When the number of failed checks reaches the canary analysis threshold, the traffic is routed back to the primary and the canary is scaled to zero.

Watch Flagger logs with:

$ kubectl -n linkerd logs deployment/flagger -f | jq .msg

 Starting canary analysis for podinfo.prod
 Advance podinfo.test canary weight 5
 Advance podinfo.test canary weight 10
 Advance podinfo.test canary weight 15
 Halt podinfo.test advancement success rate 69.17% < 99%
 Halt podinfo.test advancement success rate 61.39% < 99%
 Halt podinfo.test advancement success rate 55.06% < 99%
 Halt podinfo.test advancement request duration 1.20s > 0.5s
 Halt podinfo.test advancement request duration 1.45s > 0.5s
 Rolling back podinfo.prod failed checks threshold reached 5
 Canary failed! Scaling down podinfo.test

Monitoring with Linkerd

The Linkerd dashboard provides a high level view of what is happening with your services in real time. It can be used to visualize service dependencies, traffic splitting and understand the health of specific service routes.
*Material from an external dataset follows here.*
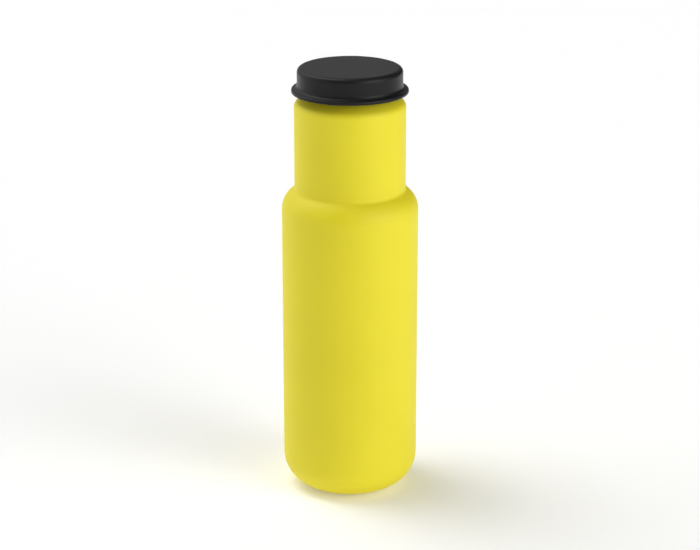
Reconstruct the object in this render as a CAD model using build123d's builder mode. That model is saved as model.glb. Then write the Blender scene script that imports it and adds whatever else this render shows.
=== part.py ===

Open the dashboard by running:

linkerd dashboard --port=50750

During the canary analysis, navigate to:

http://127.0.0.1:50750/namespaces/ingress-nginx/deployments/nginx-ingress-controller

linkerd

You can monitor the live traffic for the production namespace from the command line with:

linkerd -n prod top deploy

And you can view all the routes exposed by podinfo with:

linkerd -n prod routes service/podinfo

The above routes have been generated from the podinfo swagger spec and exported as Linkerd service profile.